WASHINGTON -- Key players in the progressive universe have reached
the conclusion that the 2012 elections can be won only with a gamble.
Rather than match conservative groups dollar-for-dollar in television ad
campaigns, they will invest their more limited resources in building up
a grassroots infrastructure designed to get out the vote.
The latest commitment to the idea that Democrats must do more with
less came Monday night, when one of the progressive community's foremost
donors made his first foray into the 2012 race.
Billionaire financier George Soros announced that he would be making
two separate $1 million donations to outside government groups. While
the sum hardly constitutes chump change, the underlying purpose of the
giving was more newsworthy. After having sat patiently on the campaign
sideline, Soros finally decided to invest. But not with the Obama
campaign itself or the president's allied super PAC. Rather, he gave to
America Votes and American Bridge 21st Century, organizations that do
on-the-ground coordination and opposition research respectively.
Explaining the donations, longtime Soros adviser Michael Vachon said
they were driven by Soros' belief that Democrats had two comparative
advantages over the GOP: organizing acumen and long-term infrastructure.
"Culturally, the left doesn't do Swift Boat," Vachon said, in
reference to the trickster, ultimately effective ad campaign run against
Sen. John Kerry (D-Mass.) in the 2004 presidential campaign. "It's not
what we do well. If we did do it well, George W. Bush would not have
been re-elected because he was a supremely swift-boat-able candidate. We
don't do it well. We do humor well."
While it would be unwise to simply leave the president's super PAC's
unfunded, Vachon added, there also needed to be a recognition that
progressive money would be drowned out by conservative. Karl Rove's
American Crossroads is expected to spend $300 million alone. Mitt
Romney's allied super PAC, Restore Our Future, has spent $44 million
already.
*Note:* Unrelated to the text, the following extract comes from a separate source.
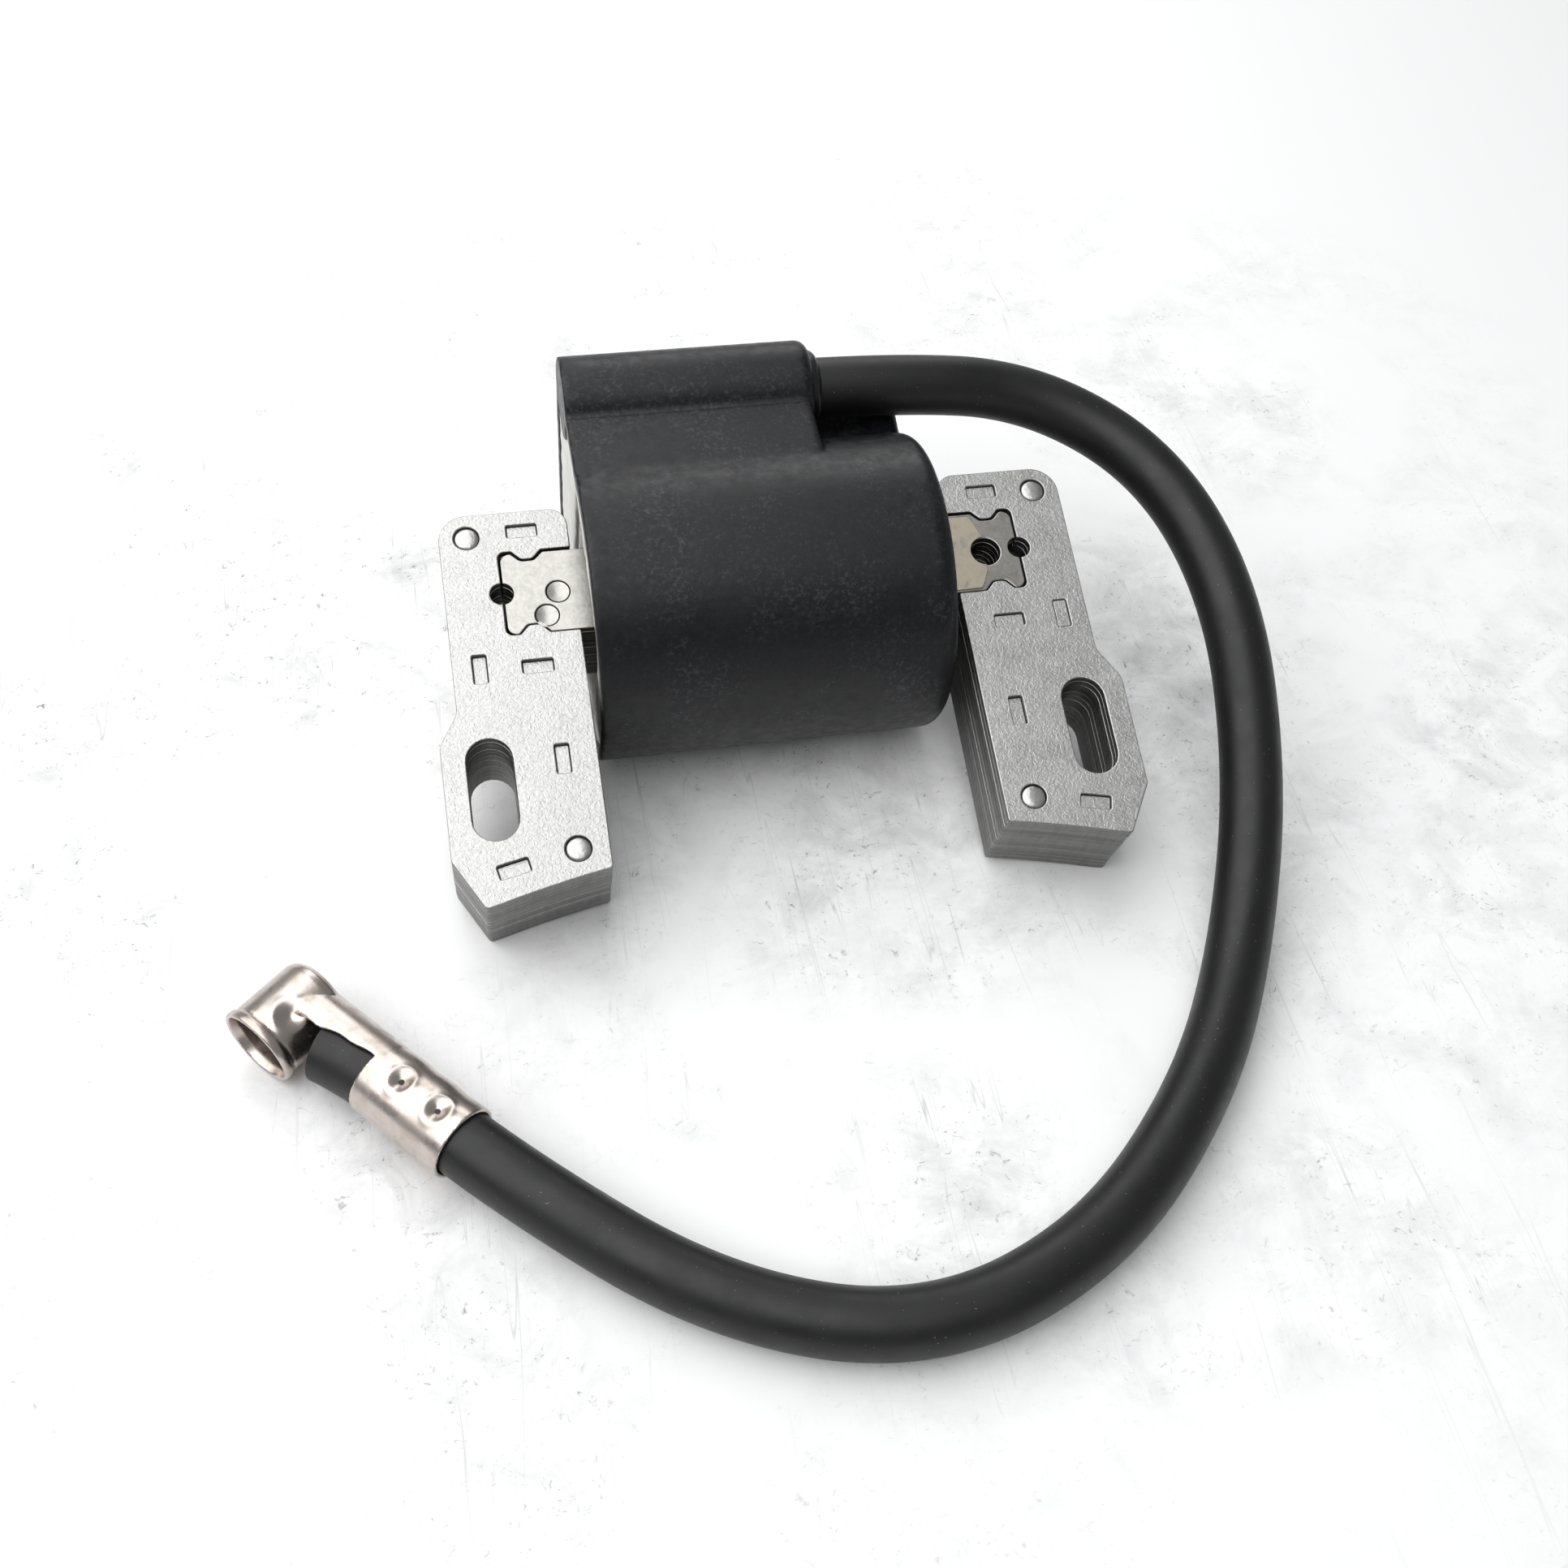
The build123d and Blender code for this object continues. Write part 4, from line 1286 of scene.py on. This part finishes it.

Faced with those figures, Soros concluded a wiser investment
strategy was needed.
"If you look at 2010 Senate races, in close races where progressive
outside groups spent nothing, such as Pennsylvania and Illinois, we
lost; where we spent but didn’t come close to matching, Colorado and
Washington, we won," Vachon said. "We don't have to match dollar for
dollar, but we do need to be competitive."